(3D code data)
○ ○ ○ ○
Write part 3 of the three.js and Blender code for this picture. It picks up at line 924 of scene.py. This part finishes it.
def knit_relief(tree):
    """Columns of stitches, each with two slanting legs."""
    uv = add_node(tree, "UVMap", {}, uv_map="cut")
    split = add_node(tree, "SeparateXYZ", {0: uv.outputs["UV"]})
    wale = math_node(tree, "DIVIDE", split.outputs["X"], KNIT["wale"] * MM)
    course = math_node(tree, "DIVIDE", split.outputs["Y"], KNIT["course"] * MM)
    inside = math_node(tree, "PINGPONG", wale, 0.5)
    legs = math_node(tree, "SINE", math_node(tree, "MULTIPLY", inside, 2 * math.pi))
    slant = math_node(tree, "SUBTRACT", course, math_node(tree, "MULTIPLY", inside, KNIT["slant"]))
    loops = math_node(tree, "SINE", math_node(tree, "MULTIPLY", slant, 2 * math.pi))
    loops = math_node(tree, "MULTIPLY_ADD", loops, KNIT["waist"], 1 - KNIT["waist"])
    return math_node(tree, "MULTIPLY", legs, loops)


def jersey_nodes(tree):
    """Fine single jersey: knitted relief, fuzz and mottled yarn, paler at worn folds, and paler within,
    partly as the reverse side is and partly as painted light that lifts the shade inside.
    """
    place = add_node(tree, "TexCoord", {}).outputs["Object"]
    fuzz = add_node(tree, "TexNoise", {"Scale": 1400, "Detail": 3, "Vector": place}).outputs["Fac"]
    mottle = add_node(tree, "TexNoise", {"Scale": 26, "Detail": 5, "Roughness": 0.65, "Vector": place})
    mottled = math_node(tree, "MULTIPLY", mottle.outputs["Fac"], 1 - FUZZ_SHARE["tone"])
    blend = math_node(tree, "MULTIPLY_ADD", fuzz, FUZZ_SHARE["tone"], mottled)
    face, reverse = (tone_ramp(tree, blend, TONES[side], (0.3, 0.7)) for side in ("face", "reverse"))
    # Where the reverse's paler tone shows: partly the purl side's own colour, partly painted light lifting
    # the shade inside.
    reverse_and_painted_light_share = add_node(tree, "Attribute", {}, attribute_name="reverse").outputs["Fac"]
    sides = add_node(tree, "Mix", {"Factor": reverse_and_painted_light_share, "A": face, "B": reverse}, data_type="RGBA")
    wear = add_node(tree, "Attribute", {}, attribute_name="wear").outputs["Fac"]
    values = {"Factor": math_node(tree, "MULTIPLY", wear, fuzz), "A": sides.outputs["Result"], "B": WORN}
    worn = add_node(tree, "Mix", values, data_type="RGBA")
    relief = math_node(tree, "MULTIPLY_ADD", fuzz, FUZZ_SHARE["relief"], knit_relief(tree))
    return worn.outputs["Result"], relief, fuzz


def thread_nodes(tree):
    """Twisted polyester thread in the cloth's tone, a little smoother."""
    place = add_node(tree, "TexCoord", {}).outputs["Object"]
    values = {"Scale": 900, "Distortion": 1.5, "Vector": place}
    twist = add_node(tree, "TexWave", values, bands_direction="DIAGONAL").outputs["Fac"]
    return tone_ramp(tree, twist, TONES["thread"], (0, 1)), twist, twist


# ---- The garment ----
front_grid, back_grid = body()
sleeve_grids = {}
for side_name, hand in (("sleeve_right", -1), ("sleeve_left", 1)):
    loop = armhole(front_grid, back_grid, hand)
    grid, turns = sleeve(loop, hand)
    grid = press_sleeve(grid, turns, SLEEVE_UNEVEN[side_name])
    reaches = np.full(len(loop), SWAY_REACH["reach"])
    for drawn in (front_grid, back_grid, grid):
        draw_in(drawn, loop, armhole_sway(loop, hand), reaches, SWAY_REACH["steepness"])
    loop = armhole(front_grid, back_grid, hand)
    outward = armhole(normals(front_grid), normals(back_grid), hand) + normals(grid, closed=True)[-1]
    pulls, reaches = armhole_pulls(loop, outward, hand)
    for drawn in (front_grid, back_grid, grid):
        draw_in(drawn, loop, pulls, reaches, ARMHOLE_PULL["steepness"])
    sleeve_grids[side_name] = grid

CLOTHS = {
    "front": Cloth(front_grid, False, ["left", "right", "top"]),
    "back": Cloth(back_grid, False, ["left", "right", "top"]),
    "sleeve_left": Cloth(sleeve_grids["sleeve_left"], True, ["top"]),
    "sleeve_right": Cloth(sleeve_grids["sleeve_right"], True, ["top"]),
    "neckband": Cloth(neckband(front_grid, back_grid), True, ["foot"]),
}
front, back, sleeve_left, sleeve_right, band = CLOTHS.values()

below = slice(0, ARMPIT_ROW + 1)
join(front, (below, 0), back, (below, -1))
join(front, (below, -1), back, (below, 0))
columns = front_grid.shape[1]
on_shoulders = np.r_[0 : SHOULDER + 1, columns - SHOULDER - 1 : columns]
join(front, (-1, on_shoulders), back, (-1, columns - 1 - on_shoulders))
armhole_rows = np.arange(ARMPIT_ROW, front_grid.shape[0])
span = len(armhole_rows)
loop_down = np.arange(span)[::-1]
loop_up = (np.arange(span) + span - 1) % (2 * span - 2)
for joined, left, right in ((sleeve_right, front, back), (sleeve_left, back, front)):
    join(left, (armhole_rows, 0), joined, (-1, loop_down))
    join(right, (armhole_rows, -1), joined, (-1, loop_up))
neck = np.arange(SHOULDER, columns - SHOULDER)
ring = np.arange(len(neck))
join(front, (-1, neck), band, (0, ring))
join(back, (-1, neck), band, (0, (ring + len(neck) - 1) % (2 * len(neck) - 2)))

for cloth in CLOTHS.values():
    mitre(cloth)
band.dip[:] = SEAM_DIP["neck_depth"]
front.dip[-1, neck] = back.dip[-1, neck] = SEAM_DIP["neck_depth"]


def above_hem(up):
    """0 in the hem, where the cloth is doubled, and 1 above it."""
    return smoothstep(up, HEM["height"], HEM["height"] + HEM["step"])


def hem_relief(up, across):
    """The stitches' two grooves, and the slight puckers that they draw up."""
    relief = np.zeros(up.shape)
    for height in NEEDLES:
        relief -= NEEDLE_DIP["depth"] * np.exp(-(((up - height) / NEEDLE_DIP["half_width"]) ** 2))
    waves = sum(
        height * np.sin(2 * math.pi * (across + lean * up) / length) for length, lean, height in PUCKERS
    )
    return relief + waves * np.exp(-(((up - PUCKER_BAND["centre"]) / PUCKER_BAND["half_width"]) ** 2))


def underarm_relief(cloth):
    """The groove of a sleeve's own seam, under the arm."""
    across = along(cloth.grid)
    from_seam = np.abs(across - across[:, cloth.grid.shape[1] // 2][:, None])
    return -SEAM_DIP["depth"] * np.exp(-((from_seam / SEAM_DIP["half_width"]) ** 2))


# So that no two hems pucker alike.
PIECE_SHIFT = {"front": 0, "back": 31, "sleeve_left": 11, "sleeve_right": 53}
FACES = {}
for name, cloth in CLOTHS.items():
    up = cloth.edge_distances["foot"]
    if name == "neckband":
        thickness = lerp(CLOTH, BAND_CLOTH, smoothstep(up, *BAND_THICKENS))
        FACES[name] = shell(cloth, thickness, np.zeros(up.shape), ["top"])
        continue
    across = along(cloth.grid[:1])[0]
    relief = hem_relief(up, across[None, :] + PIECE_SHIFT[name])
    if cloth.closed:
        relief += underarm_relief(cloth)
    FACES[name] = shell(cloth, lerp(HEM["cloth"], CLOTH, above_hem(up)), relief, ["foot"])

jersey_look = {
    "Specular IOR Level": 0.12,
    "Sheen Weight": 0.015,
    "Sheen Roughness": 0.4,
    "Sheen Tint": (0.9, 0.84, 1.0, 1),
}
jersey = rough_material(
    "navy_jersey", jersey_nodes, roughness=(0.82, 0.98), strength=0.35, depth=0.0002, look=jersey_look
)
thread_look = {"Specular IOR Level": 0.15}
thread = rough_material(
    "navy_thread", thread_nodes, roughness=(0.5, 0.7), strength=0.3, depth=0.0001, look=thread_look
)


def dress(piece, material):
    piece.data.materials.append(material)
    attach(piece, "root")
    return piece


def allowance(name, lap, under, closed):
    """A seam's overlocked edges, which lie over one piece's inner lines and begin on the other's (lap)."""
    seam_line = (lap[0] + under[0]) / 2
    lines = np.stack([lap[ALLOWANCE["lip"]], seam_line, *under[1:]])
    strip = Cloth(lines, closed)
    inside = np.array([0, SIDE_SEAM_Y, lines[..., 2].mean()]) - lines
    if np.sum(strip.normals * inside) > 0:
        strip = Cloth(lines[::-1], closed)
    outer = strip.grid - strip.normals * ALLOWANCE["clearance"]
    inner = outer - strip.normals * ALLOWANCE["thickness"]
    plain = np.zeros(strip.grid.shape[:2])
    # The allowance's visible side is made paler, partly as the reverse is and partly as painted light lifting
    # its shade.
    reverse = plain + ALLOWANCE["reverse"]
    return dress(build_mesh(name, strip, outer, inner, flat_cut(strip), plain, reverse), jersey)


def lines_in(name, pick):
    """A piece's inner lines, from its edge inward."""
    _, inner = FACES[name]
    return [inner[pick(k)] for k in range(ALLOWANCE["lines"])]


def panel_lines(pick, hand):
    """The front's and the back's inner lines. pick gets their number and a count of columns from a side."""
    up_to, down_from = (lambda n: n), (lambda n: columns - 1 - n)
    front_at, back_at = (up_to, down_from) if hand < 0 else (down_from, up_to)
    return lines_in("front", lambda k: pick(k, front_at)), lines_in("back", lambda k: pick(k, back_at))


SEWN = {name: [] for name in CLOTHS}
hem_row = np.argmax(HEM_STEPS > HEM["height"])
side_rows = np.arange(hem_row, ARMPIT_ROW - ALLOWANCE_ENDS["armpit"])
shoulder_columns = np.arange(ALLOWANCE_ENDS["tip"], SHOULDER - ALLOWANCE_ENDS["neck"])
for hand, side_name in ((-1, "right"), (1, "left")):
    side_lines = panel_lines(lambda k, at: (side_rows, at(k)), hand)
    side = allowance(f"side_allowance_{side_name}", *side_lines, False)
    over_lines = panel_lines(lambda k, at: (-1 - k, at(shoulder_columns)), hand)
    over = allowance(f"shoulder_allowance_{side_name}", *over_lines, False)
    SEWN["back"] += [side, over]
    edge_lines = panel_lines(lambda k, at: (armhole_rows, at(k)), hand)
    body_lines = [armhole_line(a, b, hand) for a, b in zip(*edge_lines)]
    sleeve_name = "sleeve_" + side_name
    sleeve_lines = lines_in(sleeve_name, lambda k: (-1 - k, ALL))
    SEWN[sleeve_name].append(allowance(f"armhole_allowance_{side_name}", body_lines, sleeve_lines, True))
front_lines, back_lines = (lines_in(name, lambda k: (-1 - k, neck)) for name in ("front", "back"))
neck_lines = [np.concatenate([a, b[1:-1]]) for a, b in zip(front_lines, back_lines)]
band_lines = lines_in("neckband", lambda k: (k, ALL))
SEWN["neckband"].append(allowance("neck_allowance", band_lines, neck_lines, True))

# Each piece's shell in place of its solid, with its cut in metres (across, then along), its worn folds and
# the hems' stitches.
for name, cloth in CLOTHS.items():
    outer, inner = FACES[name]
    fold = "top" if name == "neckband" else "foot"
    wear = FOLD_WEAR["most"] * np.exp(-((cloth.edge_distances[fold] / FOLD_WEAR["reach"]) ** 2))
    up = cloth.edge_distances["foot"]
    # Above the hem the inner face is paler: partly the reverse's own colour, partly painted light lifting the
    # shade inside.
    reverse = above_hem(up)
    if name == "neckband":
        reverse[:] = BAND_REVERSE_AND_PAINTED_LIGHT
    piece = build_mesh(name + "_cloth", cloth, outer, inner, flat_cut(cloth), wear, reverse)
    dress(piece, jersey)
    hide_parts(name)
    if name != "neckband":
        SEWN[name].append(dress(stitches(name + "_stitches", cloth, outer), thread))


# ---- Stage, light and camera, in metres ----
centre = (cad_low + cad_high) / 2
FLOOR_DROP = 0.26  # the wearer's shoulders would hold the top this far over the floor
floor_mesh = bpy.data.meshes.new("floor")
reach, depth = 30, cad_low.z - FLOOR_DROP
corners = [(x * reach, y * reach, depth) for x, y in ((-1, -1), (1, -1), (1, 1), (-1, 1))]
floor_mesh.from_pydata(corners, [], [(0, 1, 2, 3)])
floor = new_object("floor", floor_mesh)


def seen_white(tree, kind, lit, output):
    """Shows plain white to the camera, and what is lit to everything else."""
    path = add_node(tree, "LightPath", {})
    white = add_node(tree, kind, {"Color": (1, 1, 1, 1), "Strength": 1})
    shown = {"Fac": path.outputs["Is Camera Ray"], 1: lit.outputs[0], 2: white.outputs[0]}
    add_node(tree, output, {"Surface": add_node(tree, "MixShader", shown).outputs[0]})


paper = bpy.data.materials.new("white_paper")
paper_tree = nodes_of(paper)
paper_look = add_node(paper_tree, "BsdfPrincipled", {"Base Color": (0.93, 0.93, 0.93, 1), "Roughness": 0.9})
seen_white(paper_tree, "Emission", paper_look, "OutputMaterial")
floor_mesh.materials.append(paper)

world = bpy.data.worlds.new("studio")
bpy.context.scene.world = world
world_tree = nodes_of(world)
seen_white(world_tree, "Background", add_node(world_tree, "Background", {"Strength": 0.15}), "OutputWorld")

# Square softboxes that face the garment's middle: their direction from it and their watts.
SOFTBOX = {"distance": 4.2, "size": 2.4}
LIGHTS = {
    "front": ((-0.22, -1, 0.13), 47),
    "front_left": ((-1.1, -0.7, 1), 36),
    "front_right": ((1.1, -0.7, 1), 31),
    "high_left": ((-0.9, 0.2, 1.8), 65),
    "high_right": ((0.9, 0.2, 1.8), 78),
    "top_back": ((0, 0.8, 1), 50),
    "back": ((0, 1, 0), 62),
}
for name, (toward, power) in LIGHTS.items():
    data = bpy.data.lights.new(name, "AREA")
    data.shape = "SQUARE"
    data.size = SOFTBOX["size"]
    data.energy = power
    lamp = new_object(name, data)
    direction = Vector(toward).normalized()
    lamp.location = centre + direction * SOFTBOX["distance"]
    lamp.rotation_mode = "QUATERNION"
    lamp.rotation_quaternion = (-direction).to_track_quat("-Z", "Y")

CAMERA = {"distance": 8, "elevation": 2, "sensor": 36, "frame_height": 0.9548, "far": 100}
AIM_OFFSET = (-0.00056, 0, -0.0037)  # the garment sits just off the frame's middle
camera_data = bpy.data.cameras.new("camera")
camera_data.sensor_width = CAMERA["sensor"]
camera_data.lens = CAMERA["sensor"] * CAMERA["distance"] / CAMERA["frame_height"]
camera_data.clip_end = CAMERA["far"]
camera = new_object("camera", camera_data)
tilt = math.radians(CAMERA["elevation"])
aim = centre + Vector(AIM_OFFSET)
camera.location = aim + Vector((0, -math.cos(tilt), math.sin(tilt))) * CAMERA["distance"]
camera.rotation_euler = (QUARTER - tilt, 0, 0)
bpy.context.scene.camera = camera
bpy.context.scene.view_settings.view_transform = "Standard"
○ ○ ○ ○
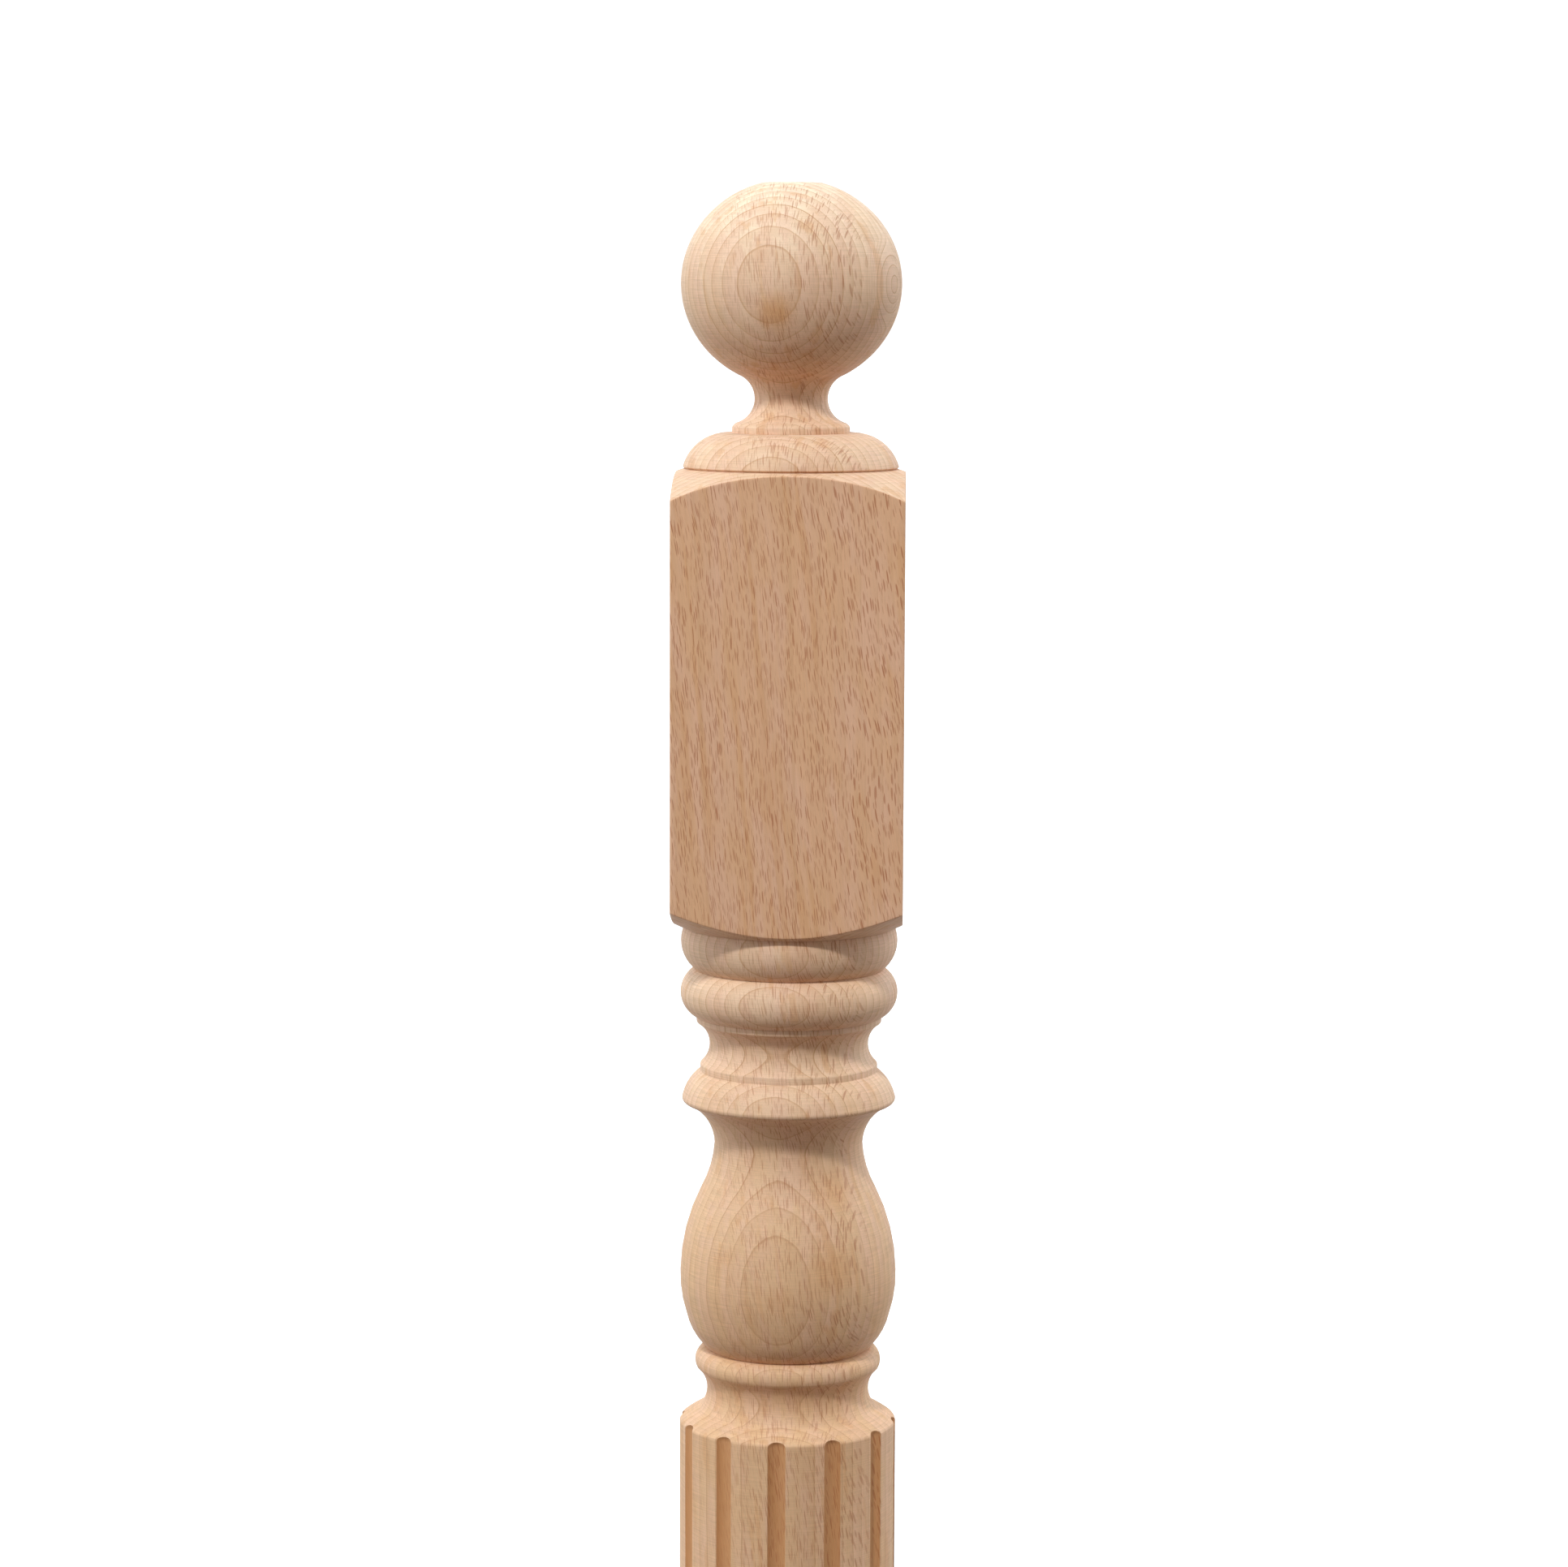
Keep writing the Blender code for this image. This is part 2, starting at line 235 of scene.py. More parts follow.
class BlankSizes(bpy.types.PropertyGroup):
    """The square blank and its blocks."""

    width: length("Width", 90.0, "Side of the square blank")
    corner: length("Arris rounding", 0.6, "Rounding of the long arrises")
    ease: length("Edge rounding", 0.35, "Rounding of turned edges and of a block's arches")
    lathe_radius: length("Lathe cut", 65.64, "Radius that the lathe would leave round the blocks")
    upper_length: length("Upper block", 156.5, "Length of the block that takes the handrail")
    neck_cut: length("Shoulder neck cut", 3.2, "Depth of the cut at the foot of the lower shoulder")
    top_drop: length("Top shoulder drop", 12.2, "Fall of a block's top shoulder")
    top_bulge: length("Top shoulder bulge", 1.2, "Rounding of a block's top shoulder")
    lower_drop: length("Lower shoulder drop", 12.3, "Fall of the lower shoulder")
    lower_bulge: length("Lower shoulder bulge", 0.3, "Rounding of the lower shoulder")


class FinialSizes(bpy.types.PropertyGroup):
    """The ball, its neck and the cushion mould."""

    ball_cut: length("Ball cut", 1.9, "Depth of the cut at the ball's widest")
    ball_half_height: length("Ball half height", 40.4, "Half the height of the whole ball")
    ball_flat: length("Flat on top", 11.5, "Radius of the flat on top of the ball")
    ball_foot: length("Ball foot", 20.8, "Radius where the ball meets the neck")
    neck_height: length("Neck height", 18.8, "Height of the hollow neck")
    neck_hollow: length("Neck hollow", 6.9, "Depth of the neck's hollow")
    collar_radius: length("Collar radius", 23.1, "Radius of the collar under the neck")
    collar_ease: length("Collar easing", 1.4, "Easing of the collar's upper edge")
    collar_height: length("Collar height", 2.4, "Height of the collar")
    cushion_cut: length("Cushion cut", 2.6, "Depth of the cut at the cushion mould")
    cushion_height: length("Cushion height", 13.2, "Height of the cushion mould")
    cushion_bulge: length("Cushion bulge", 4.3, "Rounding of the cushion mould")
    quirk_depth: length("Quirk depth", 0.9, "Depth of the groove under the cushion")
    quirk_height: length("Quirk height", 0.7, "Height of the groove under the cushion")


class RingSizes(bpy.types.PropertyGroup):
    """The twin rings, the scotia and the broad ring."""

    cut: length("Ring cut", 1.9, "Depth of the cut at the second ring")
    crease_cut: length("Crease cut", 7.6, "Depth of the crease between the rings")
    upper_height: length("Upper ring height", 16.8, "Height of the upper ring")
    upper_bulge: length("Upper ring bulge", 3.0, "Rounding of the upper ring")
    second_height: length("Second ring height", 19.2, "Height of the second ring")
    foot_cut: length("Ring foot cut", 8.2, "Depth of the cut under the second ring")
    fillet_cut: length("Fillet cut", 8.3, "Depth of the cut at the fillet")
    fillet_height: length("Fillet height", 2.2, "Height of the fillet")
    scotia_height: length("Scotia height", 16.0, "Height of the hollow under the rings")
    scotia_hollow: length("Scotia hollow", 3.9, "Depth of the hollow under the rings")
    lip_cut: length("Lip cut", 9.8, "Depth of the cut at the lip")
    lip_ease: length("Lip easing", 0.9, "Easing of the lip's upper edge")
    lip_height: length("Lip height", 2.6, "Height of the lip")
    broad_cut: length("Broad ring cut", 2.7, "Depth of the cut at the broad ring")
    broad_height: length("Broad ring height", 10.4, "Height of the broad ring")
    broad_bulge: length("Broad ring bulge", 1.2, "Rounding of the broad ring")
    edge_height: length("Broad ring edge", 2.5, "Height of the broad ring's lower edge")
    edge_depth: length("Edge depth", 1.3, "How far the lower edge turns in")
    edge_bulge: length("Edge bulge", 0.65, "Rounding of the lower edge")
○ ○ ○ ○
• INSTRUCTIONS FOR THE TASK: Nothing but the lines from the one with "Keep writing the" through the one with "square blank and" should be repeated, and each exactly.

• ANSWER TO THE EXERCISE:
Keep writing the Blender code for this image. This is part 2, starting at line 235 of scene.py. More parts follow.
class BlankSizes(bpy.types.PropertyGroup):
    """The square blank and its blocks."""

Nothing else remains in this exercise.